TASK BRIEF:
Within the entries below, find the portion that opens with the line containing "Turn this picture" and closes with the line containing "wasm.setup();". Retype that portion exactly and only.

DATASET RECORDS:
——

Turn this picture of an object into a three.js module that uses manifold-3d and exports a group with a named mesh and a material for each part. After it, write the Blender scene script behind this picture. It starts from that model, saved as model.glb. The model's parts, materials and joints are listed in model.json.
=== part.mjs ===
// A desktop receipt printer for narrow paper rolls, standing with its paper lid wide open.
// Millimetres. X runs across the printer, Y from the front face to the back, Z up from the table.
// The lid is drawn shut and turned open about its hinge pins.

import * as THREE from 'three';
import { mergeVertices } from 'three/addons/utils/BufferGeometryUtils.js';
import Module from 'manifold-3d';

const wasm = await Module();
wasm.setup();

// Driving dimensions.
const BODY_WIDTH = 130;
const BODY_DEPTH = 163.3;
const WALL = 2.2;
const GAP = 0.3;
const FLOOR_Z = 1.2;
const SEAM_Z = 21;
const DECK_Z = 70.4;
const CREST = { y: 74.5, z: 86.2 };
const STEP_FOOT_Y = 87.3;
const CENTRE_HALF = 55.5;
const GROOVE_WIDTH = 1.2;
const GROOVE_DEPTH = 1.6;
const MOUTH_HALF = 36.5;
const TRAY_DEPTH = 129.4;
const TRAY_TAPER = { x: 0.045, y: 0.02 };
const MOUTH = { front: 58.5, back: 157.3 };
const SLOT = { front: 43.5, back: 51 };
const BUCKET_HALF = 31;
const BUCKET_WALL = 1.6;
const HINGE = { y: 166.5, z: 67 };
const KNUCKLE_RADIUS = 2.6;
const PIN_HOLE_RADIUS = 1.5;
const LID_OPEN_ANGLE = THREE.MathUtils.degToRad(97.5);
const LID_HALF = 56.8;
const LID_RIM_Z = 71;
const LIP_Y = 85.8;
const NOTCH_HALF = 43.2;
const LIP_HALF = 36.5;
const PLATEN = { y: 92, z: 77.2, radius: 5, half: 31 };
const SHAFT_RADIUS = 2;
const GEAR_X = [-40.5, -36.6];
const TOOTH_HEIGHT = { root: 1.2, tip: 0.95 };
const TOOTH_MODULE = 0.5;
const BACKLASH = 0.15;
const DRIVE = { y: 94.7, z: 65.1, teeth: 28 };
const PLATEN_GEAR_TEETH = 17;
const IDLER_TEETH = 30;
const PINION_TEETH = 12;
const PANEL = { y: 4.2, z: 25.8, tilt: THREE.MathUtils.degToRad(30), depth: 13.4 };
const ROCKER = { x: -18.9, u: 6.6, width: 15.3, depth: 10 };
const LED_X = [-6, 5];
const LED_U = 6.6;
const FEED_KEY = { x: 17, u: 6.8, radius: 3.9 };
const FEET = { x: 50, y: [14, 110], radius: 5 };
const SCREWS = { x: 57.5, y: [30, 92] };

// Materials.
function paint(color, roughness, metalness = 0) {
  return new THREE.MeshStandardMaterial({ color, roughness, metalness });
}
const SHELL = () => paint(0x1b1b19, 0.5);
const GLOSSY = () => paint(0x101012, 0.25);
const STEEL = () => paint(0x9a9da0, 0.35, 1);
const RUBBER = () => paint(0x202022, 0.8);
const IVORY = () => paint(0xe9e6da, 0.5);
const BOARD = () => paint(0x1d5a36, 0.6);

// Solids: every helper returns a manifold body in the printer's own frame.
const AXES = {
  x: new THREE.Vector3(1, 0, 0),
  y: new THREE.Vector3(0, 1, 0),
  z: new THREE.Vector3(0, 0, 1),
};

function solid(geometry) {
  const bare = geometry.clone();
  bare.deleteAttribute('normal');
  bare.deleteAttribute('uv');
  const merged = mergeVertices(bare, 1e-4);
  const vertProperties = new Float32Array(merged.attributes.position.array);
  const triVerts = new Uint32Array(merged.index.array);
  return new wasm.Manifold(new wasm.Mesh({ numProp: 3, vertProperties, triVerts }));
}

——

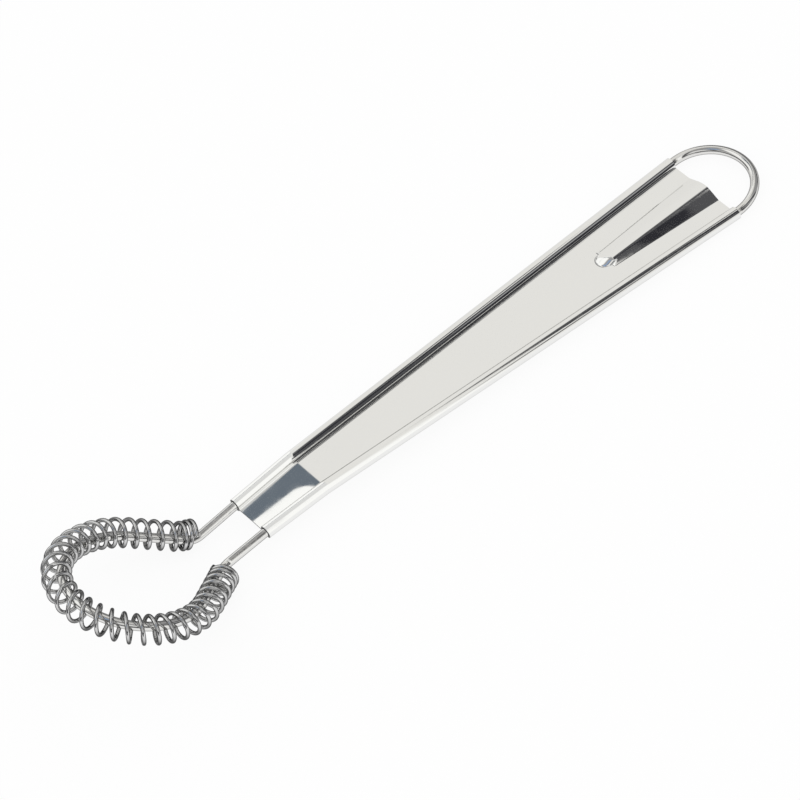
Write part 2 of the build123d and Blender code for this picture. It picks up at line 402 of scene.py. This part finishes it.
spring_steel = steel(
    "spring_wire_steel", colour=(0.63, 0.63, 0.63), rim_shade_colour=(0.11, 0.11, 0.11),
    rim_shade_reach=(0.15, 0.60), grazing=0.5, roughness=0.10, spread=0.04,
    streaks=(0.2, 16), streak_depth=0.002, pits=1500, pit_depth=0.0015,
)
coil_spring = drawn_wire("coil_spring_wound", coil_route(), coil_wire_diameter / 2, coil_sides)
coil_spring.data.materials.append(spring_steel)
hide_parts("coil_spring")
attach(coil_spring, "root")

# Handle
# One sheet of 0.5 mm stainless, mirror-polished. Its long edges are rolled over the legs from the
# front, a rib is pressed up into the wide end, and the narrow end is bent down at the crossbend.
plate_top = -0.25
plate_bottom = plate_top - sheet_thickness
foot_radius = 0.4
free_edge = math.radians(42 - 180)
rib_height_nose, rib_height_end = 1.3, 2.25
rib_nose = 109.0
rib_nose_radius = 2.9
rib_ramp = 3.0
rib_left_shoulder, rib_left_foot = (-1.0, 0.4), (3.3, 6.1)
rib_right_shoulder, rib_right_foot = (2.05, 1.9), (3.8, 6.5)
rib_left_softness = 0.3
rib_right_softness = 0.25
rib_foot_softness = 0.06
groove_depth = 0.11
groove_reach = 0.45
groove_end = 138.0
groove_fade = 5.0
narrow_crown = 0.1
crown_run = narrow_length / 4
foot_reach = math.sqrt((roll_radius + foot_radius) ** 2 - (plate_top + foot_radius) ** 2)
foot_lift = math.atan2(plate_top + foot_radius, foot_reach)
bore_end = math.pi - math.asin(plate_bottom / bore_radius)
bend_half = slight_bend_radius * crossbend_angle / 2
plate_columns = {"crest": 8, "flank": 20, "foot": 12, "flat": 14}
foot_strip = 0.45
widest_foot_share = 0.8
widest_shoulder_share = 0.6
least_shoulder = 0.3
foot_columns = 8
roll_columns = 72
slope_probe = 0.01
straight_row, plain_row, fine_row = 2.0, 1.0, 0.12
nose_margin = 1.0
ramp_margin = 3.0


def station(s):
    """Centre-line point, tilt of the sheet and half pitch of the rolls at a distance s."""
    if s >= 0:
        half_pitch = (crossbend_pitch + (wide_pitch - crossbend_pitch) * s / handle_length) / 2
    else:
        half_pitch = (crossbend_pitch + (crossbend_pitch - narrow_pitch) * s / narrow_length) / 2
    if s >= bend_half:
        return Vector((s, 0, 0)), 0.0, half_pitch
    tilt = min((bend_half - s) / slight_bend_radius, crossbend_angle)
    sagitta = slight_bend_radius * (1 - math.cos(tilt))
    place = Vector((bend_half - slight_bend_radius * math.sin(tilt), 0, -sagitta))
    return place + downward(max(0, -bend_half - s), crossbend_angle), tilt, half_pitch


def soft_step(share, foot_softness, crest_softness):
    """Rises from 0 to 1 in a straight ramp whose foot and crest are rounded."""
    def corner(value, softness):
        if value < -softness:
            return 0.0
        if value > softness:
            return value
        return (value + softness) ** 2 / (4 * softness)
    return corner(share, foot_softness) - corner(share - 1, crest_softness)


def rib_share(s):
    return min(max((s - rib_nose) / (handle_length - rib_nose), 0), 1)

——

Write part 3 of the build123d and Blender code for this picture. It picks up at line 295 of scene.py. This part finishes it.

——

COMPLETE RESPONSE:
Turn this picture of an object into a three.js module that uses manifold-3d and exports a group with a named mesh and a material for each part. After it, write the Blender scene script behind this picture. It starts from that model, saved as model.glb. The model's parts, materials and joints are listed in model.json.
=== part.mjs ===
// A desktop receipt printer for narrow paper rolls, standing with its paper lid wide open.
// Millimetres. X runs across the printer, Y from the front face to the back, Z up from the table.
// The lid is drawn shut and turned open about its hinge pins.

import * as THREE from 'three';
import { mergeVertices } from 'three/addons/utils/BufferGeometryUtils.js';
import Module from 'manifold-3d';

const wasm = await Module();
wasm.setup();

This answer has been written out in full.